▸ Stored data

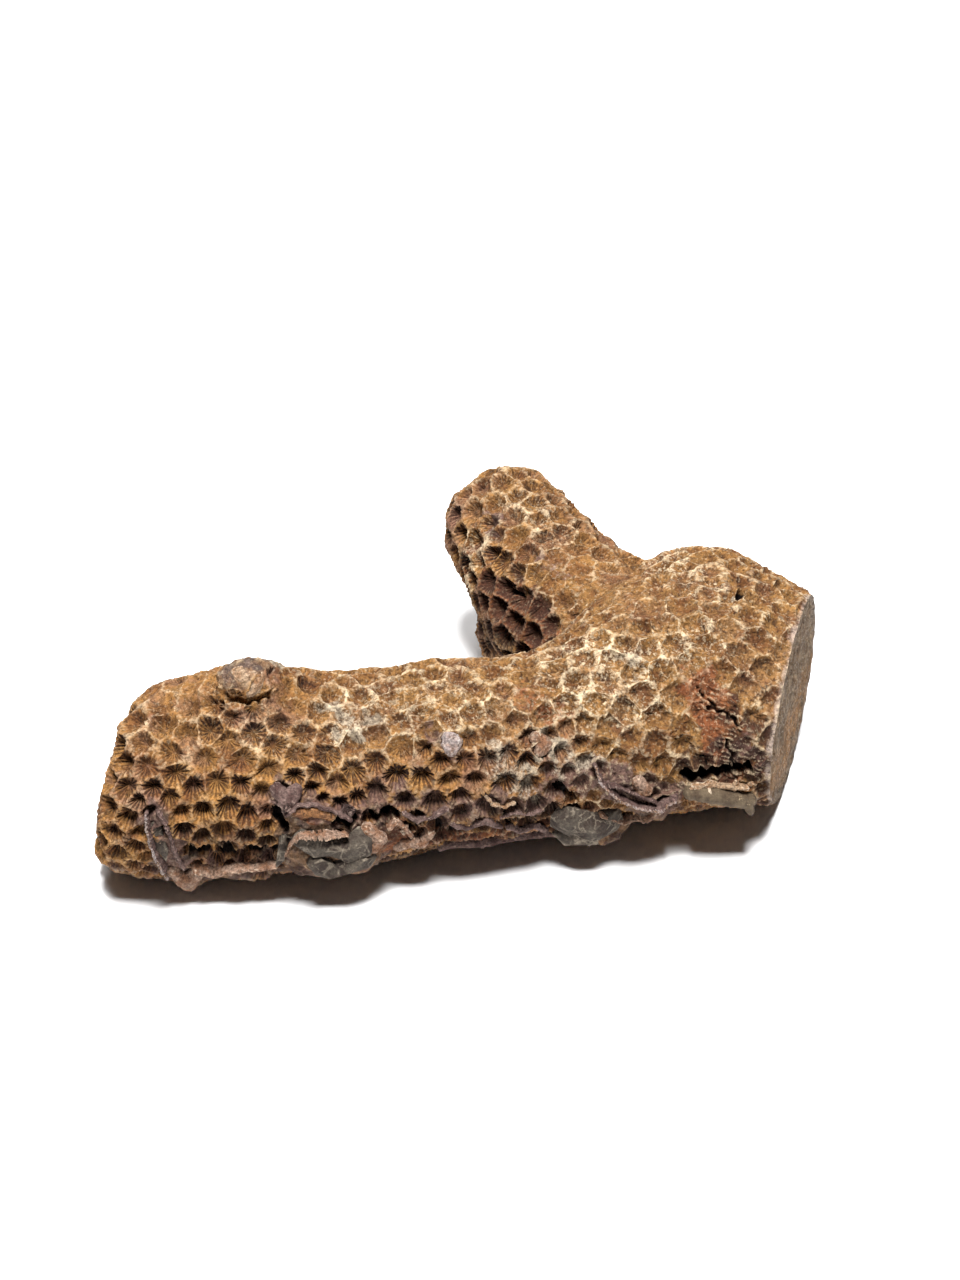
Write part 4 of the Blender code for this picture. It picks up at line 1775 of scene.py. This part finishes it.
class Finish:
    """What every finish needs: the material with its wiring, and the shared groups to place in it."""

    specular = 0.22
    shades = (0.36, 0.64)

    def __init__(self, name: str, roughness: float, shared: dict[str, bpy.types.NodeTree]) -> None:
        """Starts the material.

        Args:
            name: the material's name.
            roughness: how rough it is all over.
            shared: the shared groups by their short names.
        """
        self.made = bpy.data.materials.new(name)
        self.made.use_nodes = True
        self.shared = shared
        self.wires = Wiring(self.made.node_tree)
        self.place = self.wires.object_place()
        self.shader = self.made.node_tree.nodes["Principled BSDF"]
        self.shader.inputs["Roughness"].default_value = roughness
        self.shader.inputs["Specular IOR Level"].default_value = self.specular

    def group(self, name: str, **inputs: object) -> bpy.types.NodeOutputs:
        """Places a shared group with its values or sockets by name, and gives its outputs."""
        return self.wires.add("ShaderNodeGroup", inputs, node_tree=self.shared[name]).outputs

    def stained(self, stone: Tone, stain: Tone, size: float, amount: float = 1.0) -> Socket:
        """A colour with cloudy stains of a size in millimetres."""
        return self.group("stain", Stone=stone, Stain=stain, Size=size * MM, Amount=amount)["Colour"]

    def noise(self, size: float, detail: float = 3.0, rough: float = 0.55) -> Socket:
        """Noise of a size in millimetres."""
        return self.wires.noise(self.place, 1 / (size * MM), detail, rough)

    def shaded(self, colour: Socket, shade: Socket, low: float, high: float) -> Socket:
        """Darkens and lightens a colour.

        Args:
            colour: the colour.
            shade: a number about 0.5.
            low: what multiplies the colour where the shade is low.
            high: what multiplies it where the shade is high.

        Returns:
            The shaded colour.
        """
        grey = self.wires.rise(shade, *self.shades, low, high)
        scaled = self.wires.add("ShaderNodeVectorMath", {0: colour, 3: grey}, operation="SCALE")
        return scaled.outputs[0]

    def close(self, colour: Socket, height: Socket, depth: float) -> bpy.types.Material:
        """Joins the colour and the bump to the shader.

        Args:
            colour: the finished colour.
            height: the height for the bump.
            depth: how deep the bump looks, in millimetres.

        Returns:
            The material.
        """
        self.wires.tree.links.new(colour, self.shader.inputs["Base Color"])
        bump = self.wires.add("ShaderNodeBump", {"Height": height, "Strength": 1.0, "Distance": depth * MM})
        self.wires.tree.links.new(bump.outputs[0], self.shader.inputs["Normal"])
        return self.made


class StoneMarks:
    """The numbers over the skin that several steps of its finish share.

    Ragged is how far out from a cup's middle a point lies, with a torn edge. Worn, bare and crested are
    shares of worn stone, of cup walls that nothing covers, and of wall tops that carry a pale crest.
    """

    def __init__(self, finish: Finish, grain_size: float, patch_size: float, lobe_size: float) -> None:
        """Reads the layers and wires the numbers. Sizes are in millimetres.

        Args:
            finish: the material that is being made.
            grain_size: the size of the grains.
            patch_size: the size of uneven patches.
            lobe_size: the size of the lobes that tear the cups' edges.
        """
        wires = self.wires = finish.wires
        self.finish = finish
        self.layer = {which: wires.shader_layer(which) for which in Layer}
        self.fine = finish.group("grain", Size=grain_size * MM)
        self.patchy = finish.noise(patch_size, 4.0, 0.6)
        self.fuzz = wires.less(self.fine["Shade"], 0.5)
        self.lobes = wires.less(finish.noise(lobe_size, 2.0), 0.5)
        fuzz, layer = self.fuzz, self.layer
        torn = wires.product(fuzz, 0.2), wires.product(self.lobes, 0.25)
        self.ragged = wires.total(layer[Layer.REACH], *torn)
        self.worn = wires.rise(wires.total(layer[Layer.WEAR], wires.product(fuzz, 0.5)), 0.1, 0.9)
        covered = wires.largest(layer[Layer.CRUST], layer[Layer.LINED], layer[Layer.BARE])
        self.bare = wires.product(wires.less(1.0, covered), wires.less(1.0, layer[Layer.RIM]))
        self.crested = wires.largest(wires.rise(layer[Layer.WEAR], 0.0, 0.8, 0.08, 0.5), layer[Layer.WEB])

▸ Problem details
Can you reproduce all the material exactly?

▸ Response below
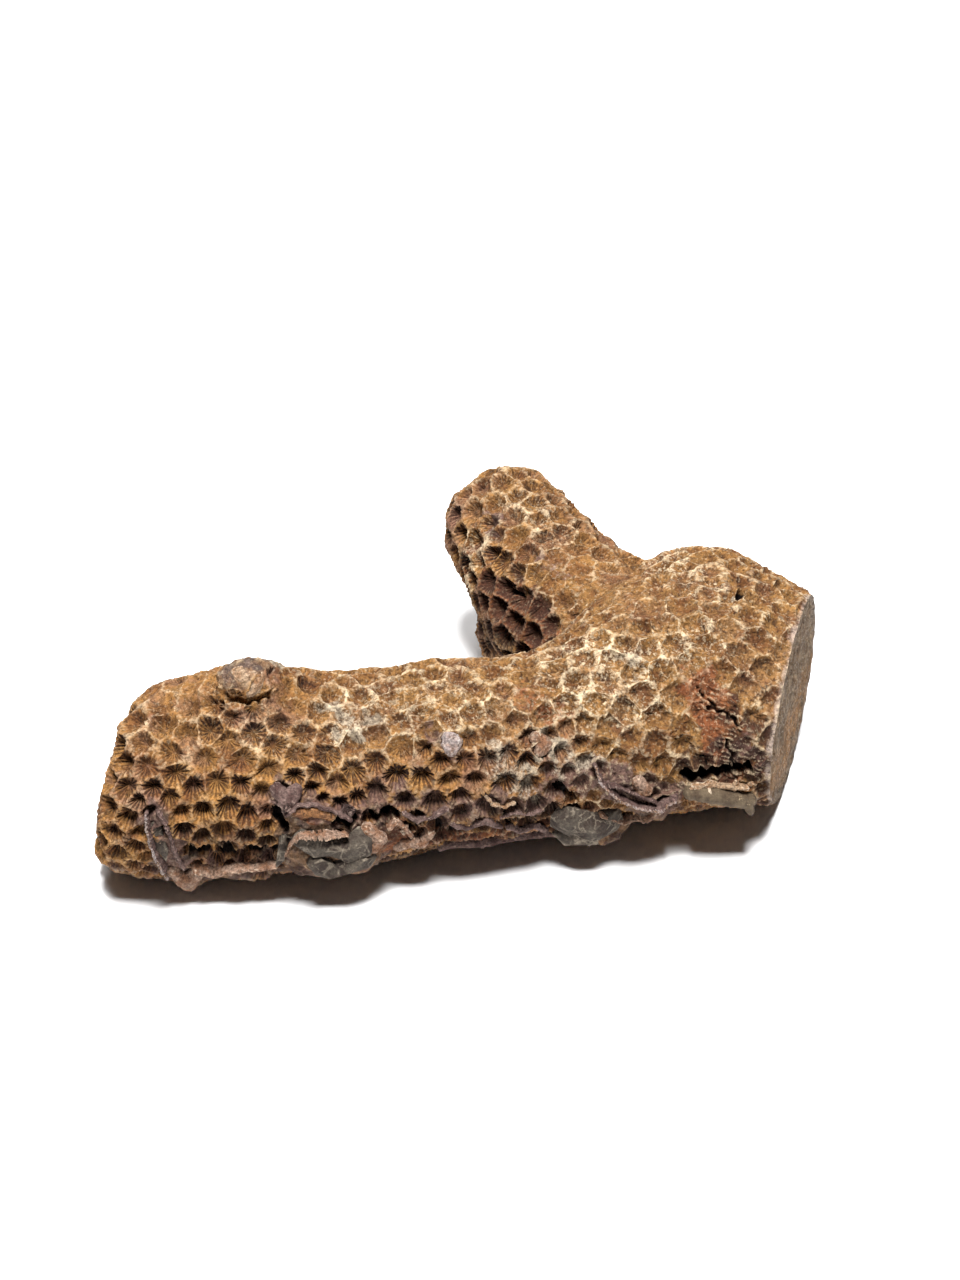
Write part 4 of the Blender code for this picture. It picks up at line 1775 of scene.py. This part finishes it.
class Finish:
    """What every finish needs: the material with its wiring, and the shared groups to place in it."""

    specular = 0.22
    shades = (0.36, 0.64)

    def __init__(self, name: str, roughness: float, shared: dict[str, bpy.types.NodeTree]) -> None:
        """Starts the material.

        Args:
            name: the material's name.
            roughness: how rough it is all over.
            shared: the shared groups by their short names.
        """
        self.made = bpy.data.materials.new(name)
        self.made.use_nodes = True
        self.shared = shared
        self.wires = Wiring(self.made.node_tree)
        self.place = self.wires.object_place()
        self.shader = self.made.node_tree.nodes["Principled BSDF"]
        self.shader.inputs["Roughness"].default_value = roughness
        self.shader.inputs["Specular IOR Level"].default_value = self.specular

    def group(self, name: str, **inputs: object) -> bpy.types.NodeOutputs:
        """Places a shared group with its values or sockets by name, and gives its outputs."""
        return self.wires.add("ShaderNodeGroup", inputs, node_tree=self.shared[name]).outputs

    def stained(self, stone: Tone, stain: Tone, size: float, amount: float = 1.0) -> Socket:
        """A colour with cloudy stains of a size in millimetres."""
        return self.group("stain", Stone=stone, Stain=stain, Size=size * MM, Amount=amount)["Colour"]

    def noise(self, size: float, detail: float = 3.0, rough: float = 0.55) -> Socket:
        """Noise of a size in millimetres."""
        return self.wires.noise(self.place, 1 / (size * MM), detail, rough)

    def shaded(self, colour: Socket, shade: Socket, low: float, high: float) -> Socket:
        """Darkens and lightens a colour.

        Args:
            colour: the colour.
            shade: a number about 0.5.
            low: what multiplies the colour where the shade is low.
            high: what multiplies it where the shade is high.

        Returns:
            The shaded colour.
        """
        grey = self.wires.rise(shade, *self.shades, low, high)
        scaled = self.wires.add("ShaderNodeVectorMath", {0: colour, 3: grey}, operation="SCALE")
        return scaled.outputs[0]

    def close(self, colour: Socket, height: Socket, depth: float) -> bpy.types.Material:
        """Joins the colour and the bump to the shader.

        Args:
            colour: the finished colour.
            height: the height for the bump.
            depth: how deep the bump looks, in millimetres.

        Returns:
            The material.
        """
        self.wires.tree.links.new(colour, self.shader.inputs["Base Color"])
        bump = self.wires.add("ShaderNodeBump", {"Height": height, "Strength": 1.0, "Distance": depth * MM})
        self.wires.tree.links.new(bump.outputs[0], self.shader.inputs["Normal"])
        return self.made


class StoneMarks:
    """The numbers over the skin that several steps of its finish share.

    Ragged is how far out from a cup's middle a point lies, with a torn edge. Worn, bare and crested are
    shares of worn stone, of cup walls that nothing covers, and of wall tops that carry a pale crest.
    """

    def __init__(self, finish: Finish, grain_size: float, patch_size: float, lobe_size: float) -> None:
        """Reads the layers and wires the numbers. Sizes are in millimetres.

        Args:
            finish: the material that is being made.
            grain_size: the size of the grains.
            patch_size: the size of uneven patches.
            lobe_size: the size of the lobes that tear the cups' edges.
        """
        wires = self.wires = finish.wires
        self.finish = finish
        self.layer = {which: wires.shader_layer(which) for which in Layer}
        self.fine = finish.group("grain", Size=grain_size * MM)
        self.patchy = finish.noise(patch_size, 4.0, 0.6)
        self.fuzz = wires.less(self.fine["Shade"], 0.5)
        self.lobes = wires.less(finish.noise(lobe_size, 2.0), 0.5)
        fuzz, layer = self.fuzz, self.layer
        torn = wires.product(fuzz, 0.2), wires.product(self.lobes, 0.25)
        self.ragged = wires.total(layer[Layer.REACH], *torn)
        self.worn = wires.rise(wires.total(layer[Layer.WEAR], wires.product(fuzz, 0.5)), 0.1, 0.9)
        covered = wires.largest(layer[Layer.CRUST], layer[Layer.LINED], layer[Layer.BARE])
        self.bare = wires.product(wires.less(1.0, covered), wires.less(1.0, layer[Layer.RIM]))
        self.crested = wires.largest(wires.rise(layer[Layer.WEAR], 0.0, 0.8, 0.08, 0.5), layer[Layer.WEB])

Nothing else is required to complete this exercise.